Biden, l’epilogo inevitabile e le molte incognite

Era inevitabile e forse i democratici hanno atteso fin troppo, perdendo tempo prezioso per meglio gestire questa transizione e una campagna di cui andranno ripensati molti elementi. Con un elettorato democratico che a larga maggioranza gli chiedeva di farsi da parte, i vertici del partito che esercitavano pressioni sempre più esplicite e la strada alla conferma alla Casa Bianca che si restringeva giorno dopo giorno, per Biden non vi era davvero altra opzione. Rimangono ora molti punti interrogativi: su chi sarà il candidato o la candidata democratica; e sulle sue effettive chance di sconfiggere Trump.
Biden ha immediatamente appoggiato la sua vice Kamala Harris. Scelta non scontata e pesante, subito seguita da altri endorsement pesanti come quelli del Black Caucus, il gruppo di membri afroamericani del Congresso, e dei coniugi Clinton. Liberati dal vincolo di votare Biden, i delegati della convention che si terrà a Chicago il 19-22 agosto non sono obbligati a seguire questa indicazione, ma molti lealisti di Biden ne terranno ovviamente conto.
Non è però ancora certo né scontato che la candidata sarà Harris. La convention potrebbe incoronarla - ratificare formalmente una scelta già avvenuta, come ormai da mezzo secolo a questa parte - o essere «aperta», come da tradizione pre-anni Settanta. Potrebbe ciò essere il culmine di un dibattito tra alcuni candidati sui quali poi i delegati sono chiamati a pronunciarsi.
Entrambi i percorsi - la scelta calata dall’alto della Harris o un percorso accelerato di scelta democratica - presentano molte incognite. Il primo, che per il momento appare il più verosimile, porterebbe a candidare una figura a sua volta debole e impopolare come Harris. Il secondo rischia di lacerare e dividere ulteriormente i democratici e, in caso di sconfitta della vicepresidente in queste ipotetiche miniprimarie, alienare possibili segmenti elettorali soprattutto tra donne e minoranze. Importantissima diventerà la scelta del (o della) vice del ticket presidenziale, soprattutto nel caso in cui Harris fosse la candidata.

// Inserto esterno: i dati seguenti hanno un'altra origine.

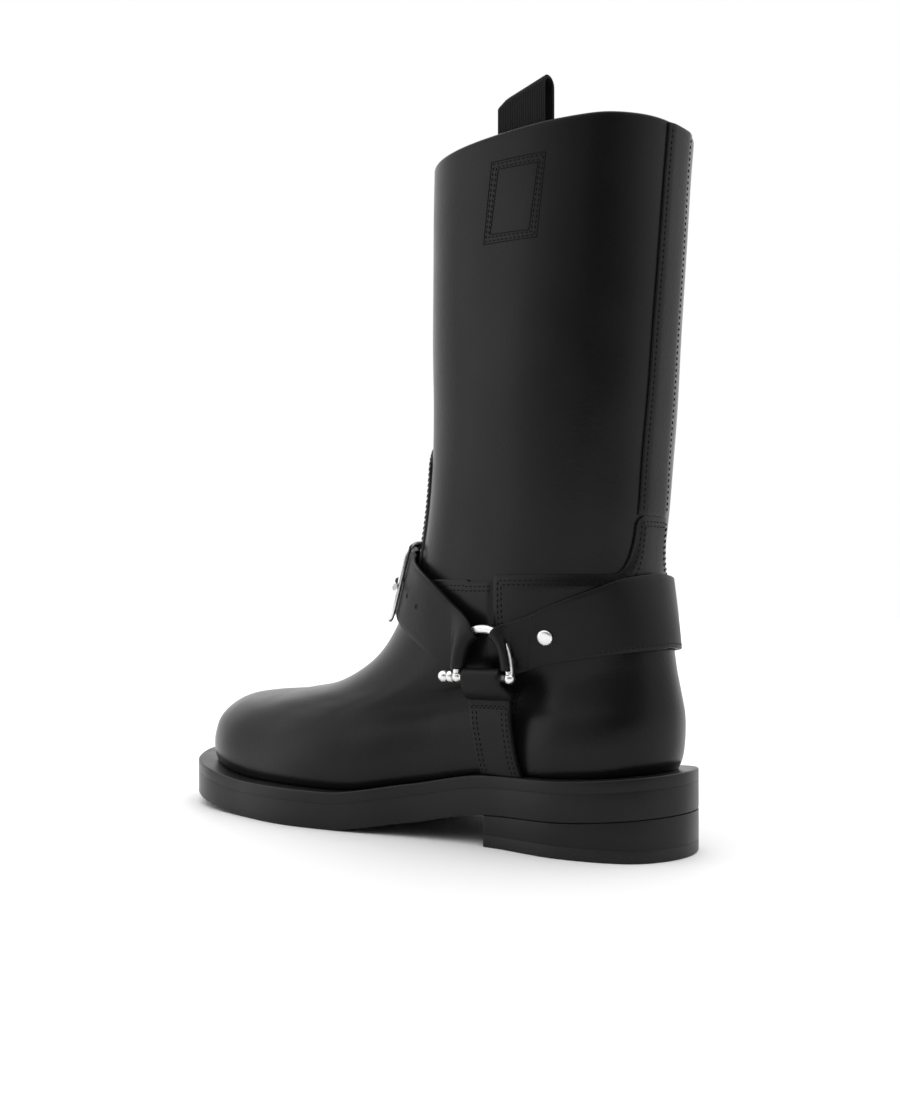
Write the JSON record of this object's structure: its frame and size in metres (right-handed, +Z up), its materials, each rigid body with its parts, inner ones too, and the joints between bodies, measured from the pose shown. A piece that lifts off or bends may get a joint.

Si dovrà cioè cercare un qualche bilanciamento, con un occhio a quella regione - il Midwest post-industriale - che sarà decisiva in novembre e che, sondaggi alla mano, pare offrire una possibile, ultima ancora di salvataggio ai democratici. Difficile immaginare che in questo ticket non potranno trovare spazio popolari figure politiche della regione, come il governatore della Pennsylvania, Josh Shapiro o la governatrice del Michigan, Gretchen Whitmer.
Biden, infine. Che esce di scena con un comunicato sobrio e dignitoso. Che chiude il suo unico mandato presidenziale con risultati legislativi come non si vedevano da decenni. Che ha governato con straordinaria disciplina ed efficienza, come mostrano i dati impressionanti relativi alla coesione della sua amministrazione, con un turnover tra i più bassi della storia, o a quella della delegazione democratica al Congresso, capace di non perdere un singolo voto in alcuni momenti cruciali. Che ha ottenuto, al midterm 2022, un risultato eccellente e insperato. E che forse qualche mese più tardi, più o meno un anno fa, avrebbe dovuto trovare il coraggio di scrivere le parole che ha scritto ieri.